**The problem:** Everything from the first line to the line containing "# drawn in their" is to be repeated exactly; nothing past it.
--- START OF Supplied information ---
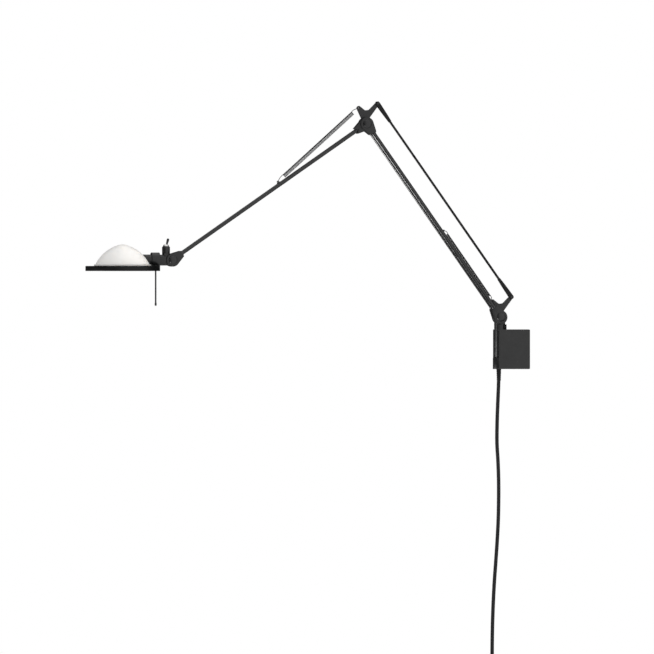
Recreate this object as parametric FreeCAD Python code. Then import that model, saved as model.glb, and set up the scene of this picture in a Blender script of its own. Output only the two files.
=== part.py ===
import FreeCAD
import Part
import math
import os

V = FreeCAD.Vector

# An articulating wall lamp. Millimetres, +Z up, the wall is the plane X = 0 and the
# lamp reaches out along -X. The origin is the middle of the wall face. The arms are
# drawn in their resting pose: the lower arm rises, the upper arm comes down again.

# ---- wall bracket -----------------------------------------------------------------
PLATE_THICK = 2.0           # wall plate
HOUSING_DEPTH = 59.6        # from the wall to the front edges of the cheeks
HOUSING_WIDTH = 60.0
HOUSING_HEIGHT = 75.0
HOUSING_WALL = 2.5
PARTITION_X = -38.5         # wall between the transformer and the open front
PLATE_GAP = 0.5             # wall plate stands this much inside the housing outline
FIXING_SPACING_Y = 36.0     # holes for the screws into the wall
FIXING_SPACING_Z = 52.0
FIXING_HOLE = 4.5
TAB_DEPTH = 8.0             # tabs of the wall plate that take the housing screws
TAB_WIDTH = 9.0
TAB_THICK = 3.0
TAB_Y = 20.0
SCREW_DIA = 3.0
SCREW_HEAD = 5.6
SCREW_LENGTH = 5.0
TRANSFORMER_DEPTH = 26.0
TRANSFORMER_WIDTH = 28.0
TRANSFORMER_HEIGHT = 46.0
TRANSFORMER_BEHIND = 3.0    # from the wall plate to the windings
TRANSFORMER_FOOT = 20.0     # depth of the feet that stand on the wall plate
TRANSFORMER_LEDGE = 4.0     # room round the feet, and over the terminals
TRANSFORMER_ROUND = 1.2
TERMINAL_HEIGHT = 9.0
TERMINAL_WIDTH = 26.0
TERMINAL_DEPTH = 12.0
TERMINAL_PITCH = 8.0
TERMINAL_HOLE = 3.0
TERMINAL_FLOOR = 4.0
LEAD_HOLE = 5.0
HOUSING_ROUND = 1.0

# ---- swivel -----------------------------------------------------------------------
SWIVEL_X = -52.6            # vertical swivel axis
POST_DIA = 21.0
POST_ROOM = 0.5             # round the post where it leaves the housing
PIVOT_DIA = 12.0            # fixed tube on which the post turns
PIVOT_BORE = 7.0
PIVOT_SUNK = 13.0           # length of the pivot tube inside the base block
PIVOT_BELOW = 4.0           # the tube ends this far under the drum
BASE_DIA = 26.0             # round block that carries the pivot tube
BASE_HEIGHT = 21.5
THRUST_THICK = 1.0
GUIDE_HEIGHT = 9.4          # saddle behind the post, on top of the housing
GUIDE_THICK = 2.4
GUIDE_HALF_ANGLE = 55.0
SHOULDER_Z = 60.5
DRUM_DIA = 27.0
DRUM_HALF = 8.0             # half width of the clevis at the top of the post

# ---- the stack of parts along each arm hinge (half widths along Y) ------------------
HORN_HALF = 2.0             # horn plates in the middle
EAR_INNER = 2.3             # ears of the upper arm's forks
EAR_OUTER = 7.2
EAR_SLOT = 13.5             # depth of the fork's slot past the hinge
WASHER_OUTER = 8.0
FITTING_INNER = 8.2         # end fittings of the twin lower arm
FITTING_OUTER = 14.2
BOLT_DIA = 6.0
KNOB_DIA = 16.0
KNOB_HEIGHT = 5.0
KNOB_EDGE = 1.8             # straight part of the knob's rim below its dome
KNOB_SUNK = 2.6             # how far the bolt reaches into each knob

# ---- arms ---------------------------------------------------------------------------
LOWER_LENGTH = 447.0
LOWER_LEAN = -35.2          # degrees about +Y from straight up; minus leans to -X
UPPER_LENGTH = 453.0
UPPER_LEAN = -124.65
TUBE_DIA = 7.8
TUBE_WALL = 1.0
TWIN_HALF = 11.2            # the lower arm's two tubes lie at Y = plus and minus this
FITTING_RADIUS = 12.3       # round end of a fitting about its hinge
FITTING_REACH = 22.0        # from the hinge to the end that takes the tube
FITTING_END = 12.0          # width of that end
SPIGOT_DIA = 4.0            # tongue of a tube inside its fitting
SPIGOT_LENGTH = 6.0
FERRULE_DIA = 9.2
FERRULE_LENGTH = 2.4
TAIL_OVER = 3.0             # the elbow fork's tails run this far beside the tube
TAIL_DEPTH = 7.0            # notch between the tails
TAIL_HALF = 5.0
LEAD_DIA = 2.2              # insulated wires inside the tubes

# ---- horn plates (X, Z from the hinge, with the corner's radius) ----------------------
HUB_RADIUS = 9.0
HORN_OUTLINE = [
    (9.0, 0.0, 0.0), (7.0, 11.2, 3.0), (26.95, 38.8, 3.2), (21.8, 42.95, 3.2),
    (5.5, 26.3, 5.0), (-2.0, 25.4, 4.0), (-13.7, 34.8, 3.3), (-18.8, 30.7, 3.3),
    (-8.9, 8.9, 6.0), (-9.0, 0.0, 0.0),
]
ROD_HORN = (22.3, 38.3)     # tie rod hinge on a horn plate
SPRING_HORN = (-14.2, 30.2)  # hook hole on a horn plate
HOOK_HOLE = 2.2
PLATE_PINS = [(-6.0, 6.6), (4.6, 7.6)]  # pins that fix the lower horn plate in the post

# ---- tie rod ---------------------------------------------------------------------------
ROD_DIA = 4.5
ROD_END_REACH = 42.0        # from the rod's hinge to the narrow end of its fork
ROD_END_WIDE = 8.0
ROD_SLOT = 26.0             # depth of the fork's slot
ROD_END_OUTER = 4.6         # half width of the fork along Y
ROD_SUNK = 8.0              # length of the rod inside each fork
ROD_PIN_DIA = 3.0
ROD_PIN_HEAD = 4.6
ROD_PIN_HEAD_THICK = 0.8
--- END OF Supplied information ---
**Solved problem:**
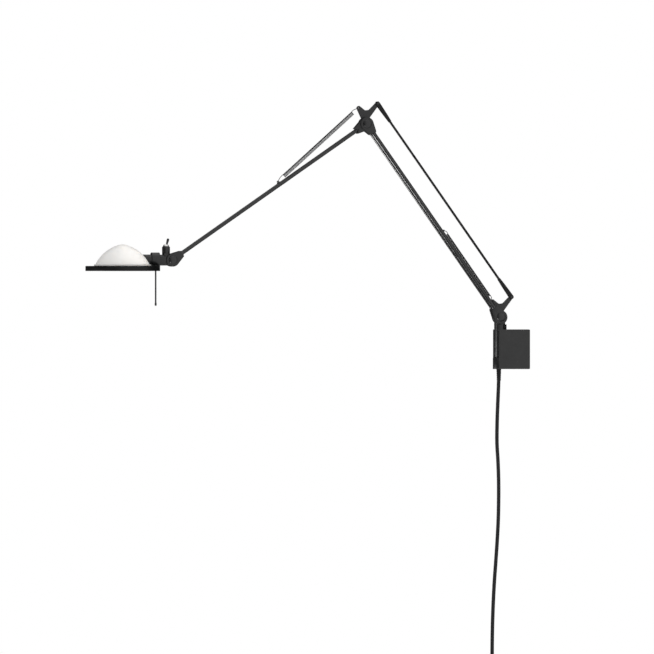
Recreate this object as parametric FreeCAD Python code. Then import that model, saved as model.glb, and set up the scene of this picture in a Blender script of its own. Output only the two files.
=== part.py ===
import FreeCAD
import Part
import math
import os

V = FreeCAD.Vector

# An articulating wall lamp. Millimetres, +Z up, the wall is the plane X = 0 and the
# lamp reaches out along -X. The origin is the middle of the wall face. The arms are
# drawn in their resting pose: the lower arm rises, the upper arm comes down again.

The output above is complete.